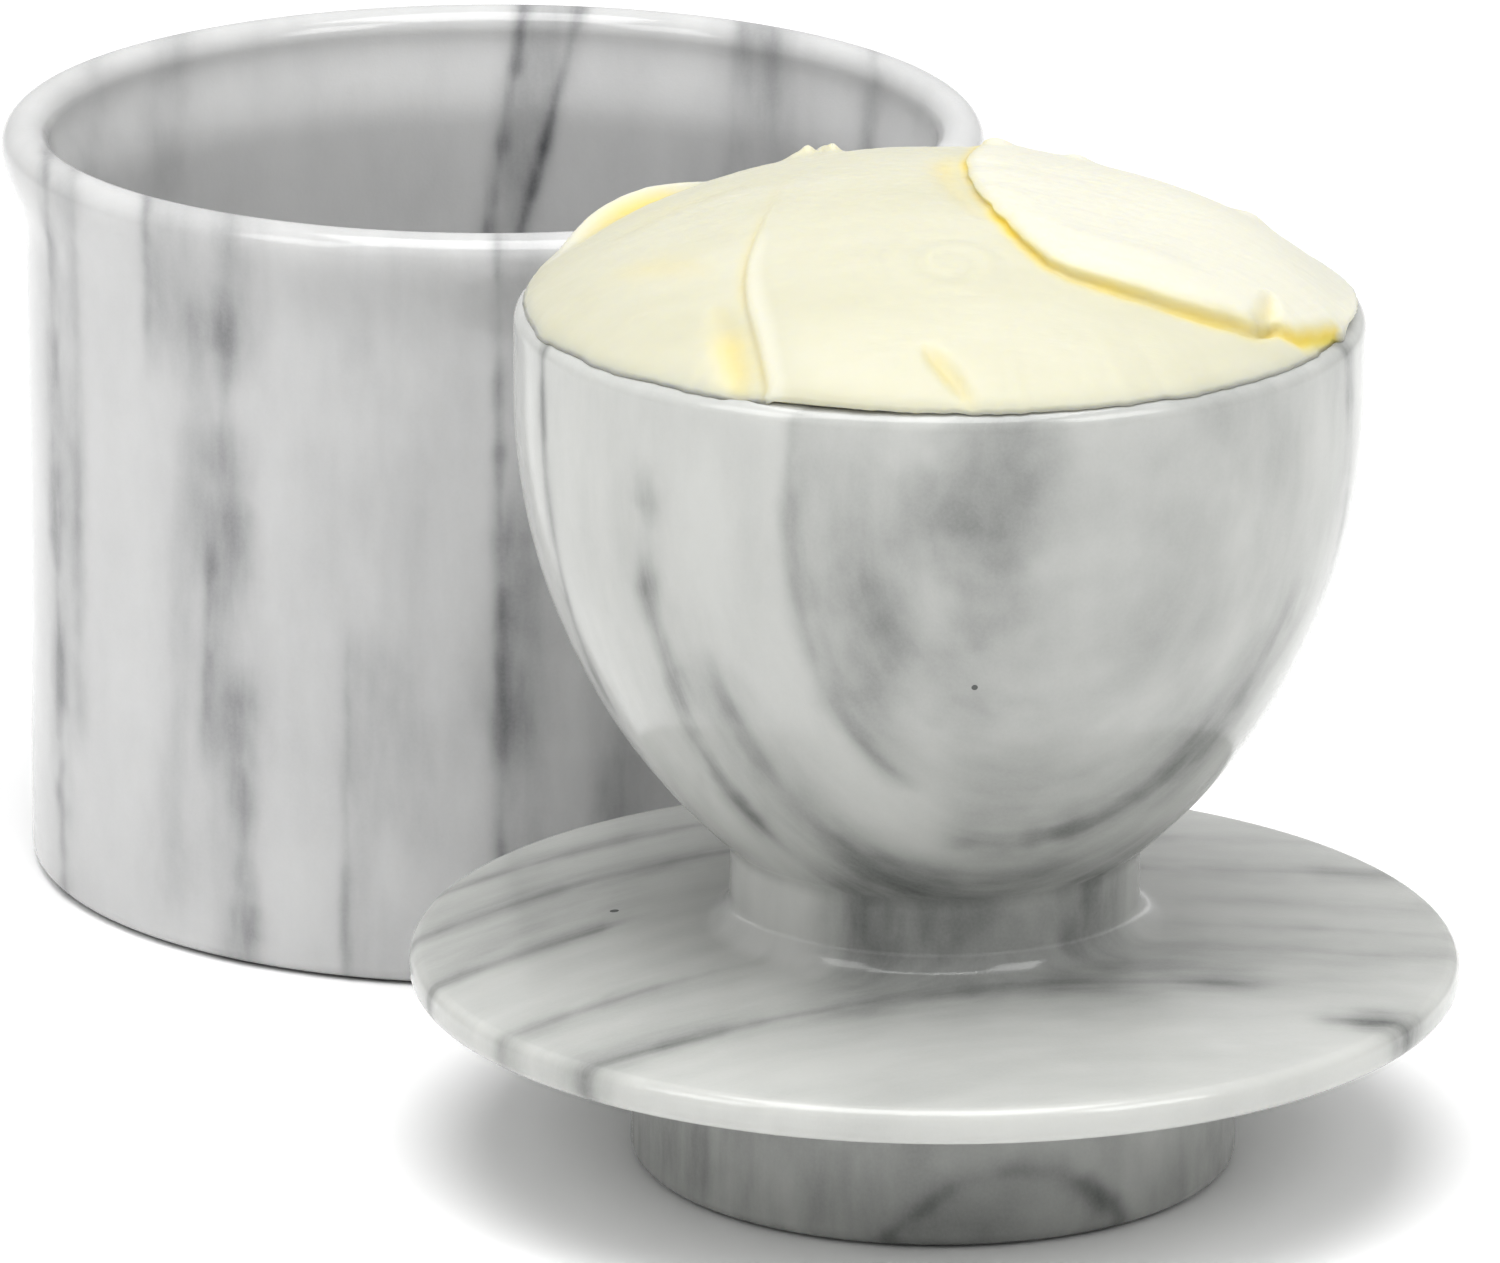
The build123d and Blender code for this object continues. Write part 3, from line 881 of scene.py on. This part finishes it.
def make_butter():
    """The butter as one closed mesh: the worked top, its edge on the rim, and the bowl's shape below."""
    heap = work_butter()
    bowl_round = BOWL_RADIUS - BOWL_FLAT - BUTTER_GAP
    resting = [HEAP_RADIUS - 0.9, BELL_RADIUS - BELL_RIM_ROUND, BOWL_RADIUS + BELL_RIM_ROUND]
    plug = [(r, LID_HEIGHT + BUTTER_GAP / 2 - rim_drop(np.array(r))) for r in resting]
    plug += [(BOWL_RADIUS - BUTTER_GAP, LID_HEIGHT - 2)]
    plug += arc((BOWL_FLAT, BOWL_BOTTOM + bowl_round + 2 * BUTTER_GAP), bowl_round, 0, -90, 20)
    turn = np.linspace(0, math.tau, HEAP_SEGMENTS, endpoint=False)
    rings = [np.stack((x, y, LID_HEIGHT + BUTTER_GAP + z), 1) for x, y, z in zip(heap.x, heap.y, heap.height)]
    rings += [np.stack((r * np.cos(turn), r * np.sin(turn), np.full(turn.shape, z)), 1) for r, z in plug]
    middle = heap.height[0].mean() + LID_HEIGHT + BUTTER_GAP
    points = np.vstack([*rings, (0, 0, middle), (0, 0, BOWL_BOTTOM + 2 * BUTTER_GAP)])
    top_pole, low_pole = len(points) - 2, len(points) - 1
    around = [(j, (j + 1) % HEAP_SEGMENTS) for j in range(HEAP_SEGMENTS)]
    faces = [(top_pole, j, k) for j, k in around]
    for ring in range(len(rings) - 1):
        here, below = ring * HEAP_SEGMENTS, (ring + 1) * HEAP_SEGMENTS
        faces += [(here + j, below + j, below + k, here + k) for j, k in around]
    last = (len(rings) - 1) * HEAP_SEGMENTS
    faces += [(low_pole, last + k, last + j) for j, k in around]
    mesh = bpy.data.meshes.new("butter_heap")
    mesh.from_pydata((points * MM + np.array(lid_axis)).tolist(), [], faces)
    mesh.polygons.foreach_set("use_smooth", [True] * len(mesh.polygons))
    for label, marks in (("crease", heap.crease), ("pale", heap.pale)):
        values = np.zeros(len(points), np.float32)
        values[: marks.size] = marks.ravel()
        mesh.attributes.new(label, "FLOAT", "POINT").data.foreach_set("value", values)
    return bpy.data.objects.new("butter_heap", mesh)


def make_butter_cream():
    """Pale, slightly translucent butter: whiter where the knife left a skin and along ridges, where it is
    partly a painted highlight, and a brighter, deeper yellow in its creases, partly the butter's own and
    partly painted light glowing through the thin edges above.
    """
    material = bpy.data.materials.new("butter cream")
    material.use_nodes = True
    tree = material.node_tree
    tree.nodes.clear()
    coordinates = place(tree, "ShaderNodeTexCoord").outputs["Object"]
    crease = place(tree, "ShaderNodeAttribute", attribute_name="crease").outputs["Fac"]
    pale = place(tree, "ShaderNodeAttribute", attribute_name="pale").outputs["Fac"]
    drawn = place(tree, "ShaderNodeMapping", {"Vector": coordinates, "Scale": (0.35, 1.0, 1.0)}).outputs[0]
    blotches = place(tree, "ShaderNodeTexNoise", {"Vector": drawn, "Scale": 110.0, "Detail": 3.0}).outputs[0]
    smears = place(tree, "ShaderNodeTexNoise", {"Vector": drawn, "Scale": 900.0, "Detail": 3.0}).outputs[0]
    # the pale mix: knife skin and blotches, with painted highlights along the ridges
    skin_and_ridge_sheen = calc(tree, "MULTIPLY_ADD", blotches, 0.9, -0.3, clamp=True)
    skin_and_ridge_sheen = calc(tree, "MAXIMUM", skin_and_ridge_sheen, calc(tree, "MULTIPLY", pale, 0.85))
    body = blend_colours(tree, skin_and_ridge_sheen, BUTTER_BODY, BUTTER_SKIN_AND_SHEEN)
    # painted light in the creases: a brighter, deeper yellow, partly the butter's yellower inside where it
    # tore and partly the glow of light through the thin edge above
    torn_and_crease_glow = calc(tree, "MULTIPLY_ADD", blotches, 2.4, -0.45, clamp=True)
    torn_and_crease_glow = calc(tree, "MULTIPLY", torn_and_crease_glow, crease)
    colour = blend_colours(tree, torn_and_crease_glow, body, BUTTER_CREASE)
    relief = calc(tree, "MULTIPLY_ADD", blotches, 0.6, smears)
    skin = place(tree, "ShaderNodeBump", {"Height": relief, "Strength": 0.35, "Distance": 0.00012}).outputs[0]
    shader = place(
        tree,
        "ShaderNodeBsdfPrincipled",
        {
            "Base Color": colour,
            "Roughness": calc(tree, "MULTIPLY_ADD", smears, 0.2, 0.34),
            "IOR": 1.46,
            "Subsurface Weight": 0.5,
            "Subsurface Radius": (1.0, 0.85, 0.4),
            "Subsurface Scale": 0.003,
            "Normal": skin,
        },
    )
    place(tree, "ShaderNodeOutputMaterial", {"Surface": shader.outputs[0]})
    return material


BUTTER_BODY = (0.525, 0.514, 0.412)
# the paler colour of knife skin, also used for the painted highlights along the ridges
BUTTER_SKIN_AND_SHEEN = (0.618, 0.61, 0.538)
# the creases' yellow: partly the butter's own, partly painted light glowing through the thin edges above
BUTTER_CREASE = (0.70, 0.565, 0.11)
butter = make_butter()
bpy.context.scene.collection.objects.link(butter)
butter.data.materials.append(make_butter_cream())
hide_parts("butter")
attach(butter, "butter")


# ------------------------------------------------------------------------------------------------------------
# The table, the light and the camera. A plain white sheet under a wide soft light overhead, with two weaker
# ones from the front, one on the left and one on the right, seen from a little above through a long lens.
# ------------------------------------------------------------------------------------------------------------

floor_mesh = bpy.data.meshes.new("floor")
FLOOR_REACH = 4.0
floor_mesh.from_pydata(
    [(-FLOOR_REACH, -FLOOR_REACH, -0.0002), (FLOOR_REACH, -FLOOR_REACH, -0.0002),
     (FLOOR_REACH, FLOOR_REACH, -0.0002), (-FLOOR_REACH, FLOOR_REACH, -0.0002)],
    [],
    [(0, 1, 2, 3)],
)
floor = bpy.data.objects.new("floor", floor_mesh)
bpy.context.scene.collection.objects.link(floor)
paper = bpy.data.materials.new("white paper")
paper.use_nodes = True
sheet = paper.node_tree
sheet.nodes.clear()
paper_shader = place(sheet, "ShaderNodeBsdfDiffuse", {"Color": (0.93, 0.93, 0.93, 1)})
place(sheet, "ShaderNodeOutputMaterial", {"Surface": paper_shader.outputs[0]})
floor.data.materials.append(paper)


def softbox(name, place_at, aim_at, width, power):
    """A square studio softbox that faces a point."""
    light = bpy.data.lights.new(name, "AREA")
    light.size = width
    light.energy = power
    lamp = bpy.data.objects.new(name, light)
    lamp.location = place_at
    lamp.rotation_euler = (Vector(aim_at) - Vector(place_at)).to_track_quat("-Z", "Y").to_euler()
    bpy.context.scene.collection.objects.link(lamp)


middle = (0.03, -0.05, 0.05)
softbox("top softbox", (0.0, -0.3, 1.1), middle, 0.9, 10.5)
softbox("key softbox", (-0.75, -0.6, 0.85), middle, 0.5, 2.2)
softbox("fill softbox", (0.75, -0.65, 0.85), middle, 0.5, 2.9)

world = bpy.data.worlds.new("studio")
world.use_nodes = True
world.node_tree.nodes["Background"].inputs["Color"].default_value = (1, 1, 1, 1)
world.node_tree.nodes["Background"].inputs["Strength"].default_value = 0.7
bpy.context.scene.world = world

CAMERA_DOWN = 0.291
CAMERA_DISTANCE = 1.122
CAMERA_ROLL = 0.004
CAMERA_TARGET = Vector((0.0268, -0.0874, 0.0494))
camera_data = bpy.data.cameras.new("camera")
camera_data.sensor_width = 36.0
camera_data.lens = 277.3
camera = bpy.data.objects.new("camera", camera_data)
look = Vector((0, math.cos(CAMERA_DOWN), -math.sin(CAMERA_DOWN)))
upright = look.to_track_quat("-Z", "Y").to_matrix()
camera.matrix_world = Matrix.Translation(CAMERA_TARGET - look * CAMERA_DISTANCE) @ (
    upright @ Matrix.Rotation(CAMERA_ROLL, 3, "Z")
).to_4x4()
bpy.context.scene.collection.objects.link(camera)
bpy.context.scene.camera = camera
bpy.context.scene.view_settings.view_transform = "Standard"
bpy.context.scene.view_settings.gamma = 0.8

**WRITTEN INSTRUCTION:** Scan the listing above and identify each line holding the string "scene"; copy every such line.

**SOLUTION TO THIS PROBLEM:**
The build123d and Blender code for this object continues. Write part 3, from line 881 of scene.py on. This part finishes it.
bpy.context.scene.collection.objects.link(butter)
bpy.context.scene.collection.objects.link(floor)
    bpy.context.scene.collection.objects.link(lamp)
bpy.context.scene.world = world
bpy.context.scene.collection.objects.link(camera)
bpy.context.scene.camera = camera
bpy.context.scene.view_settings.view_transform = "Standard"
bpy.context.scene.view_settings.gamma = 0.8